小泉「構造」改革によって庶民の暮らし、中小業者の営業と暮らしの破壊が進みました。大企業の利益を最優先にした国づくりをすすめる中で、雇用が破壊され、社会保障が連続して改悪されてきました。大企業が史上最高益を記録する一方、国民の所得は減少し、貯蓄ゼロ世帯が99年、05年の比較で2倍に増え、生活保護世帯も100万世帯を超えました。所得そのものが減少し、生活費にも事欠く状況もひろがっています。こうしたもとで、経済的理由による自殺者は年間8000人前後の高水準をつづけています。
私は、2004年10月より毎月1回、地元で生活相談会をしています。家賃の滞納、生活保護、DVの問題、保育所に入所したい等あらゆる相談があります。解決に向けて色々と相談していると必ず「実はサラ金にも借金が・・・」と話がでてきます。かつてはサラ金というとギャンブルや遊興費にあてるなど、遊ぶお金がほしくてお金を借りているというイメージがありましたが、生活相談に来られる人の中で、遊びのために借りている人は皆無です。1番多いのが「生活のために借りざるを得なかった」という理由です。
 相談事例ですが、83歳の女性が「公団住宅の家賃を滞納して払わなければ退去せよと言われているが、追い出されたら行くところがありません」と言うのです。なぜ家賃が払えなくなってしまったのか事情を聞くと、「50代の息子が失業し、離婚をして家に帰ってきている。私の年金だけで生活しているが足りないので、家賃を滞納してしまった」とのことです。さらに生活の事を聞くと、「ずっと以前にサラ金を借りて、今も返しているが、苦しくて中々返せない」とサラ金がからんでいることが分かりました。この人は、西宮民主商工会の多重債務相談会で、利息制限法で計算し直して過払いだとわかり、後日サラ金会社から100万円戻ってきました。 
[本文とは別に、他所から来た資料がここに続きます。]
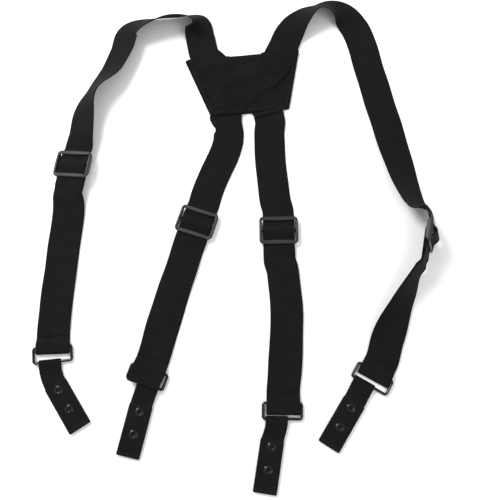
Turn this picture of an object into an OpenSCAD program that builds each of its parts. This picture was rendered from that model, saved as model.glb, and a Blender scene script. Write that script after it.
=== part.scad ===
// Detachable X-back shoulder straps of a lumbar support belt, laid out flat.
//
// Two elastic webbings cross in a sewn yoke. Each of the four ends runs through a three-bar
// slider, doubles back round a wire ring and is sewn round the slider's centre bar. A short
// webbing tab with two press-stud sockets hangs on each ring and snaps onto the belt.
//
// The floor is z = 0 and the origin is the middle of the yoke's back face. +Y points to the
// shoulder arches and -Y to the tabs. A heading is an angle in degrees from -Y towards +X.
// A bank is the roll of the webbing about its own run, positive with its +X side raised.

/* [Webbing] */
// Width of the elastic webbing
strap_w = 38; // [32:0.5:42]
// Thickness of the elastic webbing
strap_t = 1.5; // [1.2:0.05:1.8]

/* [Slider] */
// Length of a slider along the webbing
slider_l = 34; // [32:0.5:42]
// Width of a slider's two outer bars
slider_bar_w = 5; // [4:0.25:6]
// Width of a slider's side rails
slider_rail_w = 3.2; // [2.4:0.2:4.5]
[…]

 もう1件は、70歳男性。「自己破産と商売の廃業を同時にしたい」との相談でした。
この人は商工ローンに600万円の借金がありました。どこに相談にいけばいいのかわからず、市民相談課の法律相談に行ったそうです。そこで弁護士から約20分間「借りる方が悪い」と説教され、自分の話は何も聞いてくれなかったとのことでした。西宮市では、サラ金や多重債務の人たちが相談に行く窓口は、市民相談課の法律相談。又は、消費生活センターです。今年度、市民相談課では金銭問題での相談が484件。消費生活センターでは去年が260件、今年上半期では142件になっています。しかし、消費生活センターでは、弁護士や司法書士を紹介するだけで、相談に来られた方がその後どうなっているのかわからないとのことでした。 
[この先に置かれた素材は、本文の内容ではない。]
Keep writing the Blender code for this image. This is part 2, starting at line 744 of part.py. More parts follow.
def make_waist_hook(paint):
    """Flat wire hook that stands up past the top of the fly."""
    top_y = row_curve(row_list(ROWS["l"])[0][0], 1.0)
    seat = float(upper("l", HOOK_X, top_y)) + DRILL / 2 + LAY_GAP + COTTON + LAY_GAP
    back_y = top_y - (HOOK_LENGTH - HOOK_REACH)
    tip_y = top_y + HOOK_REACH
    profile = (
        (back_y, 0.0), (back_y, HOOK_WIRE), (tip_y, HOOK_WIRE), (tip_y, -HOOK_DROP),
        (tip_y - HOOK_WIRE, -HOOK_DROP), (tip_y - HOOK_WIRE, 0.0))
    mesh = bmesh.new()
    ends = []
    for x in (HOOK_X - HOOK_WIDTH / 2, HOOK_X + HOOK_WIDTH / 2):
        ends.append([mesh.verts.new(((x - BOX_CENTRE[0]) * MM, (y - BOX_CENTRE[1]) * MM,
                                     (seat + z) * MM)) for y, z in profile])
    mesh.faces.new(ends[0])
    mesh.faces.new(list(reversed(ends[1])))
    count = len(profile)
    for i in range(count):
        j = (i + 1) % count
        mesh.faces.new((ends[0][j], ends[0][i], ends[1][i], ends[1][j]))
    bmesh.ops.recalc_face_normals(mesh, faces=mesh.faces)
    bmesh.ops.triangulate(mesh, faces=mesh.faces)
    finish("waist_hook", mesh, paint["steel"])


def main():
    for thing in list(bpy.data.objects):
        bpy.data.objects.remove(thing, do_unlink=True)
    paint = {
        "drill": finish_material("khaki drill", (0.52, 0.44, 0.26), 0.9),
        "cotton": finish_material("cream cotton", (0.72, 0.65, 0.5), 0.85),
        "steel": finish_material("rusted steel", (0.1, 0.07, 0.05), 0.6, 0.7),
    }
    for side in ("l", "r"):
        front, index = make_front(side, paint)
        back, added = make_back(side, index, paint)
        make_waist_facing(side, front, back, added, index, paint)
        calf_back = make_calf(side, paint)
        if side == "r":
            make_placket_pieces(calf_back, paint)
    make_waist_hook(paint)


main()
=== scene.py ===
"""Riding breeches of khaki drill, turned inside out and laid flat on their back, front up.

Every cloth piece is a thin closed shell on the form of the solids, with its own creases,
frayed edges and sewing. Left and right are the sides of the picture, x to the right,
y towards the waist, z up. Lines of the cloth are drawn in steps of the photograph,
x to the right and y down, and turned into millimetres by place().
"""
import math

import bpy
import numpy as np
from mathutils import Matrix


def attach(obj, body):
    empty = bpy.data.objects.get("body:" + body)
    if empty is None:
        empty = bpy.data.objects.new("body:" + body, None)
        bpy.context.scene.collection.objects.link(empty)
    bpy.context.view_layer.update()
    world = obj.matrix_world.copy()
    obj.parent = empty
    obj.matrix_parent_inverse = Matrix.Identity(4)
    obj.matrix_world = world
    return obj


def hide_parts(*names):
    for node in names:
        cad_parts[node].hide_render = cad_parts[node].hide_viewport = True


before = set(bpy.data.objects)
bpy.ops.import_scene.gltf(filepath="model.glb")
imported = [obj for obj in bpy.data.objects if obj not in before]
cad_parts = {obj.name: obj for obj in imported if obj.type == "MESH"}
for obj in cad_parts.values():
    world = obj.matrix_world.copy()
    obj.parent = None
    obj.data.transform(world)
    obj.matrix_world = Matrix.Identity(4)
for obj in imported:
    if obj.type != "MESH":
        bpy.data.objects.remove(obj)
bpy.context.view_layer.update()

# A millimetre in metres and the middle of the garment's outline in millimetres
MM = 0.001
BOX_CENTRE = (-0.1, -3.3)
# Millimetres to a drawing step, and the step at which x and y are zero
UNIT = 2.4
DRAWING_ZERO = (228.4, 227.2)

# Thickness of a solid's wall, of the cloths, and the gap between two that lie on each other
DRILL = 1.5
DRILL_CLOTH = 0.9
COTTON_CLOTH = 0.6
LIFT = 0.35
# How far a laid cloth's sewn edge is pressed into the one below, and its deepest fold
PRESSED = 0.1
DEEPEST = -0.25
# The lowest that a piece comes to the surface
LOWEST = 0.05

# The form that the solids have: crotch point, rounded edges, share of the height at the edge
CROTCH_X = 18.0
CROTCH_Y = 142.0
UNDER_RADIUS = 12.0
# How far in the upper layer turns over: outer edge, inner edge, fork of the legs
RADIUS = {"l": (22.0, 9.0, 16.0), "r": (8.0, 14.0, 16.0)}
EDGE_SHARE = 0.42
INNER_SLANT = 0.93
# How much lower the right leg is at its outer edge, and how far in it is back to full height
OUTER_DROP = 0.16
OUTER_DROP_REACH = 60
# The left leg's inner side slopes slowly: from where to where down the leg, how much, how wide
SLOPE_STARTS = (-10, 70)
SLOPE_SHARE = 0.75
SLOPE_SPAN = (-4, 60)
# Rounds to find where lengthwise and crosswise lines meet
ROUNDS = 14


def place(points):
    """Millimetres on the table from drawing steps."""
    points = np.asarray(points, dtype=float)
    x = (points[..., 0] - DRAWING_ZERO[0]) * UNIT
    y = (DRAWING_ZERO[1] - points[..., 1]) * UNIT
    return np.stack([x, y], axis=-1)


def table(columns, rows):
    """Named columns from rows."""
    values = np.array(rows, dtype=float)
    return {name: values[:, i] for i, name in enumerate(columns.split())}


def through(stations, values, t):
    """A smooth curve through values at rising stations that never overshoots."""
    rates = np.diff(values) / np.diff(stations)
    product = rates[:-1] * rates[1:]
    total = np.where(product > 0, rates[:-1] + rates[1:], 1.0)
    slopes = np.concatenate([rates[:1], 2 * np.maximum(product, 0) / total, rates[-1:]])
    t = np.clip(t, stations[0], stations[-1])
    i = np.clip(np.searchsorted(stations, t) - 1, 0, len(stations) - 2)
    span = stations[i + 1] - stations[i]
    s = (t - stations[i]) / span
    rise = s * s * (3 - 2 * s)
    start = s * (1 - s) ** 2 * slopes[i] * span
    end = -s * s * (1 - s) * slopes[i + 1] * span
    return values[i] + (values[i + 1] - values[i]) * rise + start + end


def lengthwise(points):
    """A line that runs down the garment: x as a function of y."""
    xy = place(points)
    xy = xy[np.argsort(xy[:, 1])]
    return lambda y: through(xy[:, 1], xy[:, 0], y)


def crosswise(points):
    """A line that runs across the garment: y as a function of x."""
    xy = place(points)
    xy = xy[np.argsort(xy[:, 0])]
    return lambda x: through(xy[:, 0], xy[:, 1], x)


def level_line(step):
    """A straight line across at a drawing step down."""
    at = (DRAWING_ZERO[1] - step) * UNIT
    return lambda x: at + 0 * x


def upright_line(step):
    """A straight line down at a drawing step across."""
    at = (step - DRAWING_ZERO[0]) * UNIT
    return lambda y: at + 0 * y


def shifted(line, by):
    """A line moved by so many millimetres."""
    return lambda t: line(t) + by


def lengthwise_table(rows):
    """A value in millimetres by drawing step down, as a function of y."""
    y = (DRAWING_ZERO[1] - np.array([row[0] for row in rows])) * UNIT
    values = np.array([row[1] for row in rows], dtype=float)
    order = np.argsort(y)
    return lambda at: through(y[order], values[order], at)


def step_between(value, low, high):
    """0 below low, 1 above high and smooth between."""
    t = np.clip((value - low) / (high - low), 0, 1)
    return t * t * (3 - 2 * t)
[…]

西宮市の友好都市である鹿児島県・奄美市は、市民課の職員が10年程前から、「多重債務者の救済は行政の役割だ」と積極的にこの問題にとりくんでいます。奄美市の職員は、「長年多くの多重債務者とかかわる中で、バブル崩壊後の長期的な不況によるリストラや収入減と貸し渋りにより、貸してくれるのはサラ金・商工ローンしかないという社会になり、生きるため、子どもを育てるため、仕方なく高金利業者に足を運ばざるを得なかった。つまり多重債務者の大半は、社会状況・経済状況の悪化により発生した被害者なのです。」と言いきっています。また、多重債務救済で最も大事なのは、債務整理後の生活維持です。奄美市では、生活保護・国民健康保険課・収納対策課等と連携をとり、債務整理と並行して問題解決し生活再建を援助しています。
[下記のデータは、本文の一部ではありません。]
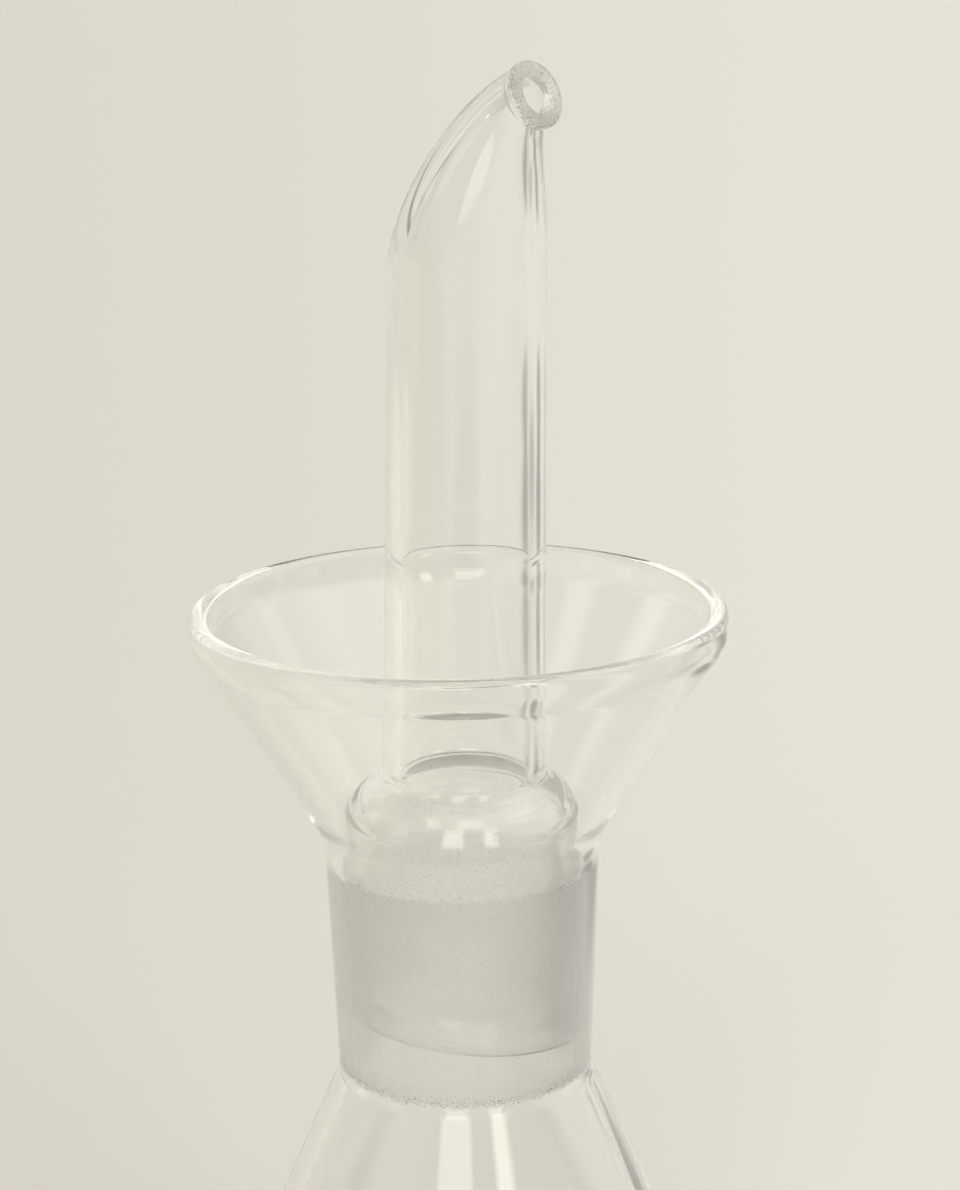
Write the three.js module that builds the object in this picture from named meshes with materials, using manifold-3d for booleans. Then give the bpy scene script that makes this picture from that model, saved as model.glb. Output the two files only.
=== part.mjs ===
// A glass cruet in two pieces. The bottle is a conical flask whose ground neck opens into a wide
// funnel. The pourer is a hollow ground stopper drawn out into a tube, which ends in a bent and
// tapered beak. What drips from the beak falls into the funnel and runs back into the flask
// through a shallow channel down the stopper.
// Millimetres, +Z up. The origin is on the flask's axis, in the plane that it stands on, and the
// beak points along +X.
import * as THREE from "three";
import { mergeVertices } from "three/addons/utils/BufferGeometryUtils.js";
import Module from "manifold-3d";

// Heights of the whole
const RIM_Z = 136.5; // middle of the funnel's rounded lip
const NECK_TOP_Z = RIM_Z - 25.9; // where the funnel meets the neck
const NECK_FOOT_Z = RIM_Z - 54.9; // where the neck meets the flask's cone

// Flask
const GLASS_WALL = 1.9;
const HEEL_R = 7.5; // rounding between the foot and the cone
const CONE_HALF_ANGLE = THREE.MathUtils.degToRad(23.2); // spreads the foot to 92 mm across
const STANDING_R = 31; // inner edge of the flat ring that it stands on
const PUNT_R = 25; // edge of the base's pushed-up middle
const PUNT_RISE = 1.4;
const BASE_THICKNESS = 2.4;
const PUNT_FILLET = 12;
const STANDING_FILLET = 4;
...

 多重債務に陥ると、高金利・過剰融資・過酷な取立てで、収入の大半を返済に充て、将来に希望を見出すことも出来なくなります。国民が安心して生活できる状況を確保することは、国・行政の役割ではないでしょうか。多重債務者の多くは借金生活から脱却したいと願っていますし、借りたものは返さなければならないと思っています。しかし家族にも相談しにくい、弁護士に相談するには敷居が高く費用の心配があります。

  1. 市が主体になってサラ金問題の相談会ができないか。

  2. 西宮市では、多重債務の相談を市民相談課の法律相談。消費生活センターが行っていますが、実態は弁護士や司法書士を紹介するだけにとどまっています。「弁護士などの紹介」にとどめず、奄美市同様に市の職員がかかわり解決する取り組みが出来ないか。